Old masters are not normally really my style. I probably waffle on that but like religious iconography just doesn’t really vibe with me. Maybe if I knew more Christian lore it would but I don’t. Plus I was annoyed by the whole process of getting in the door so it took me a bit to settle down and what really did it for me was going into the Bruegel room. It wasn’t a huge collection but the neatest part (for me) was the two different versions of “The Numbering at Bethlehem” but Bruegel I and Bruegel II. Kinda fun to paint the same painting as your old man just to prove you got the chops. I assume that is what he was doing, I don’t know. They weren’t directly next to each other so you had to shuffle between the two to take in the pair, but overall I thought it was pretty neat and it chilled me out enough to really examine the rest of the artwork in a levelheaded manner.
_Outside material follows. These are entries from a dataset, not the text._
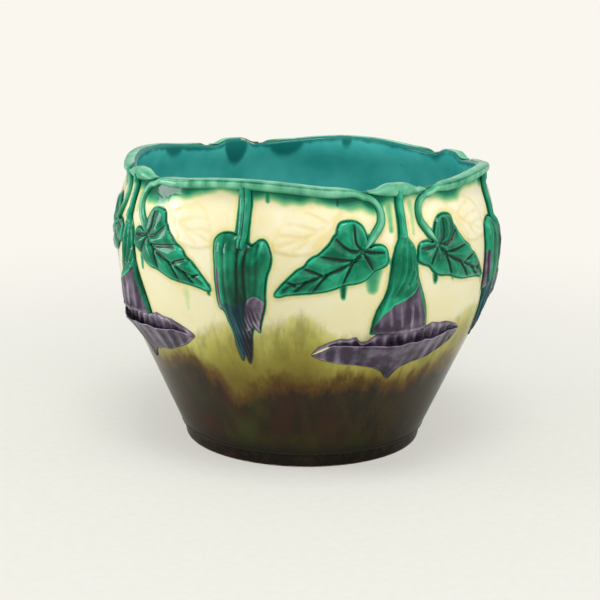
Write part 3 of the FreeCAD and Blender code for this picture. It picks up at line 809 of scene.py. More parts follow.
def drawTrumpet(shareAcross, shareUp):
    tucked, bottom = trumpet["tucked"], trumpet["bottom"]
    under = unit((tucked - shareUp) / tucked)
    height = between(bottom, trumpet["top"], unit((shareUp - tucked) / (1 - tucked)))
    left, right, relief = alongTrumpet(height)
    side = 2 * shareAcross - 1
    across = (left + right) / 2 + side * (right - left) / 2
    body = np.maximum(1 - np.abs(side) ** 2.2, 0) ** 0.72
    inset = 1 - np.abs(side)
    calyx = smoothStep(-0.8, 0.8, height - calyxLine(across))
    folds = np.zeros(across.shape)
    for line, depth, width in trumpetFolds:
        gap, _, share, _, _ = strokeField(across, height, smoothLine(line, 5))
        run = smoothStep(0, 0.1, share) * smoothStep(1, 0.85, share)
        folds = folds - depth * run * (bell(gap, 0, width) - 0.18 * bell(gap, 2.2 * width, width))
    folds = folds * smoothStep(0, 0.3, inset)
    ribs = np.cos((across + 0.12 * (height - bottom)) * math.tau / 7.5)
    ribs = ribs * smoothStep(137, 126, height) * smoothStep(0, 0.3, inset)
    ribs = ribs + 1.6 * bell(across - 6.4 - 0.04 * (height - bottom), 0, 1.1) * smoothStep(134, 126, height)
    stand = relief * body + folds * calyx + trumpet["rib"] * ribs * (1 - calyx)
    rise = trumpet["calyxRise"] + trumpet["calyxStep"] * smoothStep(149, 139, height)
    stand = stand + rise * calyx * smoothStep(0, 0.25, inset) * smoothStep(176, 166, height)
    stand = stand + 0.5 * bell(height - bottom, 1.2, 1.1) * body  # rolled mouth
    stand = stand * (1 - under) - buried * np.maximum(under, 1 - smoothStep(0, 0.03, inset))
    height = height - 1.0 * np.sin(under * math.pi) * body
    hollow = smoothed(stand, 12) - stand
    fromCalyx = np.abs(height - calyxLine(across) - 0.8)
    # a pale line along the calyx's raised lower edge, on its left part only: glaze breaking thin over the
    # edge, and a painted highlight
    lip = np.exp(-fromCalyx / 0.9) * (across < 9) * smoothStep(144, 136, height)
    # painted highlight: a pale stripe down the left side of the calyx, the side that faces the light
    flank = bell(inset, 0.20, 0.07) * (side < 0) * smoothStep(150, 135, height) * calyx
    right = np.interp(height, fluteRight[:, 0], fluteRight[:, 1])
    streak = unit(ribs - 0.5) * (1 - calyx) * smoothStep(112, 118, height)
    fields = {
        # the pool field here is also painted shade on the rows tucked in under the mouth
        "pool": unit(hollow / 0.4) + 0.8 * (1 - smoothStep(0.02, 0.2, inset)) + under + 0.12,
        "thin": unit(unit(-hollow / 0.4) + lip + 0.9 * flank + 0.5 * streak),
        "purple": (1 - calyx) * smoothStep(right + 2.5, right - 2.5, across),
    }
    return across, height, stand, fields


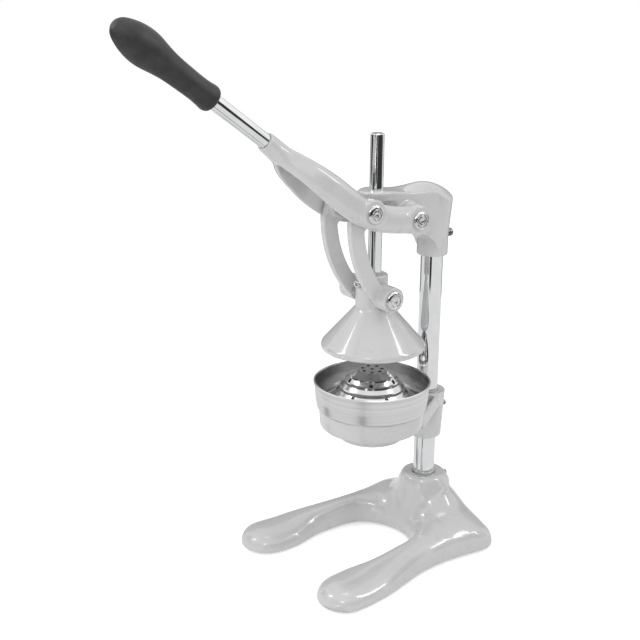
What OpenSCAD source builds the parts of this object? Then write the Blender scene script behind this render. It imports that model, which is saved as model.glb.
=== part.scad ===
// Lever citrus press on a column stand, in millimetres, Z up, lever pointing to -Y.
// A hand lever turns on the top bracket and drives the pressing bell down through two
// curved links. The bell meets a stepped strainer that sits in a removable juice bowl.
// Sizes are written from the press axis (x = 0, y = 0); shift_y moves the whole object so
// that the origin lies under the middle of its bounding box.

/* [Stand] */
// Radius of the column tube
col_r = 11; // [9:0.5:14]
// Distance from the press axis back to the column axis
col_y = 72.8; // [65:0.1:85]
// Height of the underside of the base above the table, which is the foot thickness
foot_h = 2; // [1:0.5:5]
// Radius of the round toe at the end of each leg
toe_r = 26.9; // [22:0.1:32]
// Sideways position of the toe centres
toe_x = 65.7; // [55:0.1:75]
// Forward position of the toe centres
toe_y = -81.2; // [-95:0.1:-70]
// Crown height of the toes above the table
toe_h = 21; // [15:0.5:28]
// Radius of the column boss at its top edge
boss_r = 22.5; // [18:0.5:28]
// Height of the top of the column boss
boss_z = 66; // [55:1:80]
// Wall thickness of the hollow base casting
cast_wall = 4; // [3:0.5:7]

/* [Top bracket] */
// Height of the blind end of the column socket in the bracket
socket_top = 352; // [340:1:356]
// Underside of the bracket collar
collar_z = 300; // [290:1:312]
// Radius of the guide nose round the rod
nose_r = 17.4; // [14:0.1:20]
// Half width of the bracket between its side faces
brk_w = 16.5; // [12:0.5:20]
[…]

Of the rest of the paintings the one that really caught my attention was “The Art Lover’s Gallery,” which was displayed just sorta tucked away in a hallway. It wasn’t a major focal point of the collection but it had exactly the thing to appeal to me: an astrolabe. I noticed that the dudes in the frilly collars had a whole set of navigational instruments and man do I love navigational instruments. Plus the room is decorated in a way I would like to decorate, choc-a-bloc with paintings and other curiosities. I had almost walked away when I realized too that my astrolabe tunnel vision kept me from noticing the black boy that looks to be maybe a servant wandering in with tea? I’m not sure. But since this painting is from 1621 there is a whole world to be unearthed just from his presence in the painting. Unfortunately I did not have the time and do not have the knowhow to unearth that world, but it was a pretty neat way to end my time in the Royal Museums of Fine Arts.